I have about 100-150GB of actual data in the first partition. I don't want to overwrite any of it.

Wouldn't a really small partition work? Plus all the data should be at the beginning of the drive as I did put Linux at the end of the drive.

 
Here's my boot.ini file located on SDB1:

[boot loader]
timeout=30
default=multi(0)disk(0)rdisk(0)partition(1)\WINDOWS
[operating systems]
multi(0)disk(0)rdisk(0)partition(1)\WINDOWS="Windows XP Professional"
multi(0)disk(0)rdisk(1)partition(1)\WINDOWS="Microsoft Windows XP Professional" /fastdetect
multi(0)disk(0)rdisk(0)partition(1)\WINDOWS="Microsoft Windows XP Professional" /fastdetect /noguiboot /noexecute=optin
multi(0)disk(0)rdisk(1)partition(1)\WINDOWS="Microsoft Windows XP Professional" /fastdetect /noguiboot
 
I don't know why there are four for selection. There were originally two for some odd reason. Then there were three when I installed XP on the third HDD, but I got rid of that when I overwrote it with Linux. I can only boot with the DVD to get into SUSE. Then there were four when I tried the "bootcfg /rebuild" command in XP's recovery console.
 
When I choose the first selection which I believe was created by using the "bootcfg /rebuild" command I get a blue screen.
 
I have about 100-150GB of actual data in the first partition. I don't want to overwrite any of it.

Sorry, I misread what you typed, all I meant to tell you to do was create a partition slightly larger than the old one. So if the old one was 200G create one that's like 200.1G.

 
One more thing I forgot to mention is how I reconnected the HDDs.

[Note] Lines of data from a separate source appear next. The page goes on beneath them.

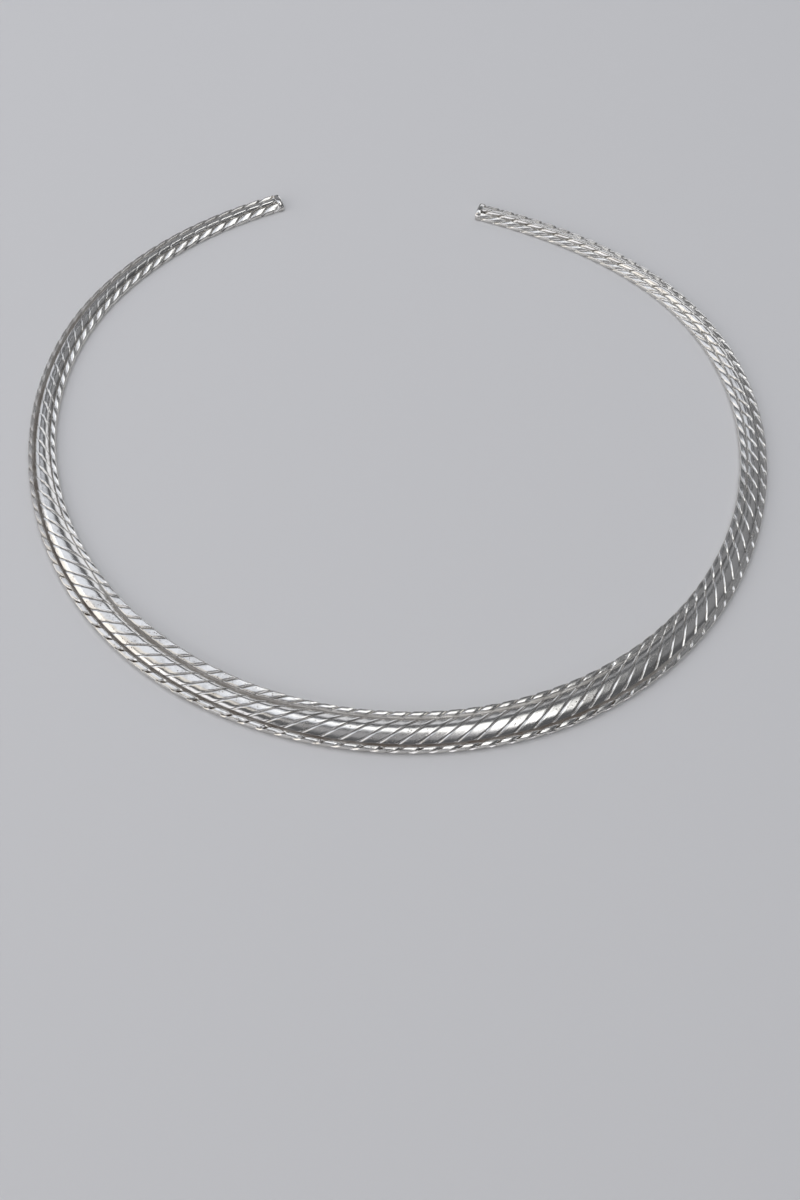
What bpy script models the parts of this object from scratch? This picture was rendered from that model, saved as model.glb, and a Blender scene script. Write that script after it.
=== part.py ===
# Silver torc: one hand-bent hoop of solid silver, open at the back, that lies flat on its underside.
# The band has a raised dome between two narrow channels and two rounded rims. Slanting grooves are
# chiselled across all of it, and each end is cut square behind a plain lip. Front is -Y, opening +Y.
import math

import bmesh
import bpy
import numpy as np

MM = 0.001

# Plan of the band's middle line, seen from above
HOOP_RADIUS = 63.5 * MM
OPENING = 41.1 * MM
OVAL_SHARE = 0.0418
OVAL_TURN = math.radians(15.9)
EGG_SHARE = 0.0169
EGG_TURN = math.radians(8.9)
SQUARE_SHARE = 0.0081
SQUARE_TURN = math.radians(7.4)
PLAN_STEPS = 4000

# Over the last stretch each end is bent outwards from that curve
END_STRETCH = math.radians(35)
LEFT_END_SPREAD = 3.9 * MM
RIGHT_END_SPREAD = 2.45 * MM

# The band is widest a little left of the middle of its length. The section keeps its front sizes
# up to FRONT_REACH of the way from there to an end, and has its side sizes from SIDE_REACH on,
# which then run evenly to the end sizes
WIDEST_PLACE = 0.463
FRONT_REACH = 0.16
SIDE_REACH = 0.56

FRONT_WIDTH = 7.3 * MM
SIDE_WIDTH = 4.9 * MM
END_WIDTH = 4.1 * MM

FRONT_HEIGHT = 1.8 * MM
SIDE_HEIGHT = 1.8 * MM
END_HEIGHT = 1.7 * MM

FRONT_RIM_WIDTH = 0.95 * MM
SIDE_RIM_WIDTH = 0.80 * MM
END_RIM_WIDTH = 0.70 * MM
FRONT_RIM_HEIGHT = 1.3 * MM
SIDE_RIM_HEIGHT = 1.2 * MM
END_RIM_HEIGHT = 1.1 * MM

FRONT_CHANNEL_WIDTH = 0.55 * MM
SIDE_CHANNEL_WIDTH = 0.35 * MM
END_CHANNEL_WIDTH = 0.30 * MM
CHANNEL_SINK = 0.20 * MM
FOOT_INSET = 0.25 * MM

# Shape of the section: the wall is widest at WALL_SHARE of the rim's height, the rim's top runs
# between two shares of its width, and the dome has a flank corner and a top corner on each side
WALL_SHARE = 0.48
RIM_TOP_START = 0.30
RIM_TOP_END = 0.78
RIM_TOP_FALL = 0.95
FLANK_ACROSS = 0.68
FLANK_RISE = 0.56
TOP_ACROSS = 0.26

# Chiselled grooves. They were set out by eye, so they drift along a little and slant more at some
# places than at others. A place is a share of the length from the left end, and a slant is the
# angle in degrees between a groove and the band's length, on the outer flank, crest and inner flank
GROOVE_PITCH = 3.083 * MM
GROOVE_START = -0.3 * MM
DRIFT_PLACES = (0.04, 0.17, 0.42, 0.55, 0.72, 1.0)
DRIFTS = (1.2 * MM, 0.0, 0.4 * MM, 0.0, 2.0 * MM, 1.4 * MM)
SLANT_PLACES = (0.0, 0.25, 0.38, 0.50, 0.60, 0.70, 0.80, 0.90, 1.0)
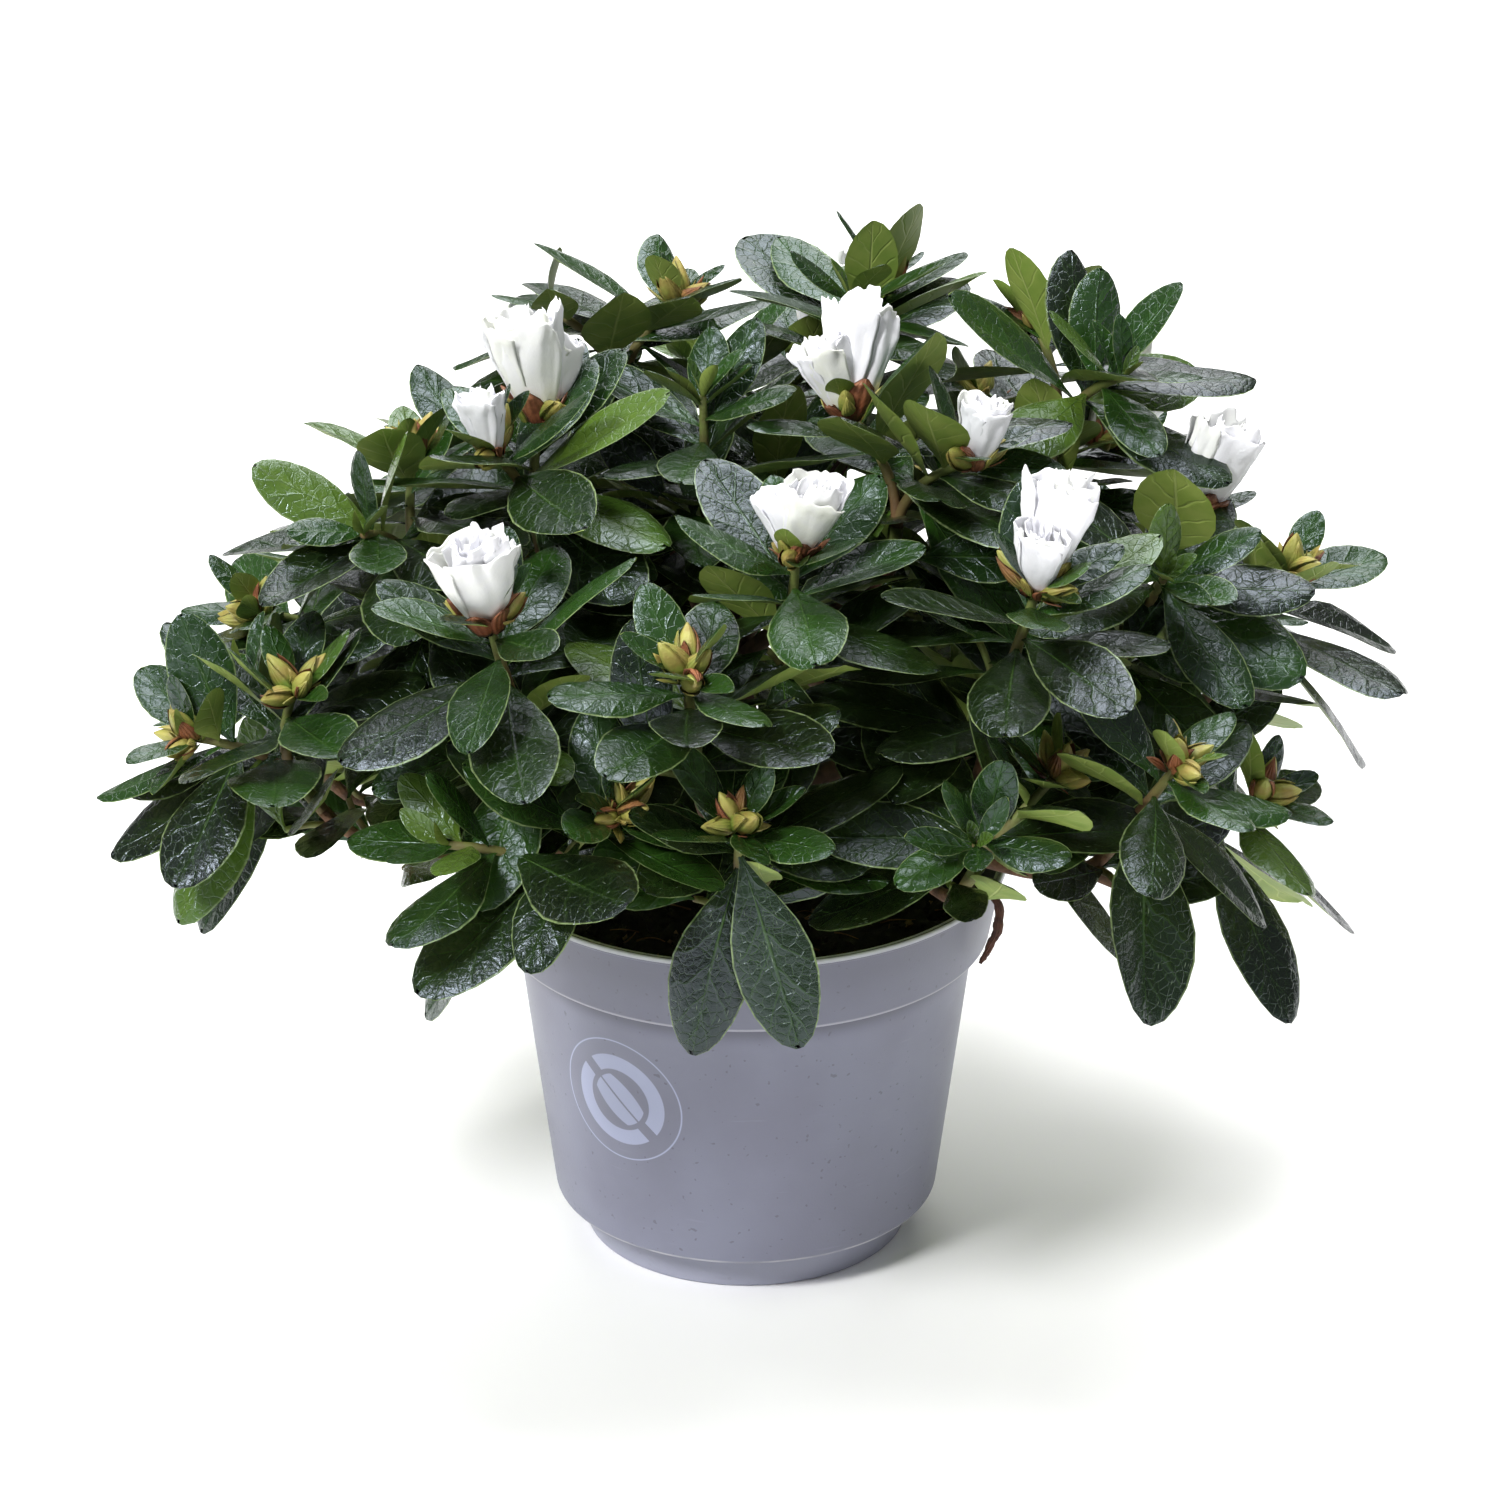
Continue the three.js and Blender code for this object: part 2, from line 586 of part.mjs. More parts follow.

My WD Raptor remained at SATA1, but I moved my second HDD from SATA2 to SATA3 and then I put the new HDD to SATA2. For some reason SATA3 is read as SDA and SATA1 is SDB and SATA2 is SDC. The motherboard is a DFI LANParty UT nF4 Ultra-D.
 
I simply wanted my data drive to be last and I was going to install Linux distros on the new one. I just wanted the first two drives to be reserved for OSes. I wonder if moving them around complicated the issue?
 
The blue screen error is as follows:

*** STOP: 0x0000007B (0xF789E640,0xC000034,0x00000000,0x00000000)
 
BSOD with the technical information:

*** Stop 0X0000007B (0XF789E640,0XC000034,0X00000000,0X00000000)
 
NACCESSIBLE_BOOT_DEVICE is a pretty self-explanatory error, are you sure there was nothing important to Windows on that other drive? And did you try recreating that partition yet?
 
I have two exams Wednesday so I'll have to work on this some other time. As of now I haven't recreated the partition yet but I suppose I'll try it once I have the time.
 
I was able to successfully boot into Windows after doing a complete Windows installation on the primary partition on the primary drive. I never did a format so all my original files were kept in place. I tried a repair installation, but it never worked. It would just hang with a blue screen, that is, not a blue error screen but just a regular blue screen.

Unfortunately, I need to reconfigure my settings and registry and reinstall some programs and drivers that require an installer. All my programs were installed on a separate partition so it's not too bad. Some work and some don't. I'll just reinstall the ones that don't work as all my setup files are located on my data drive.

Now I'm using File Scavenger to recover all my files on my data HDD.

I also learned how to reconfigure the boot.ini file.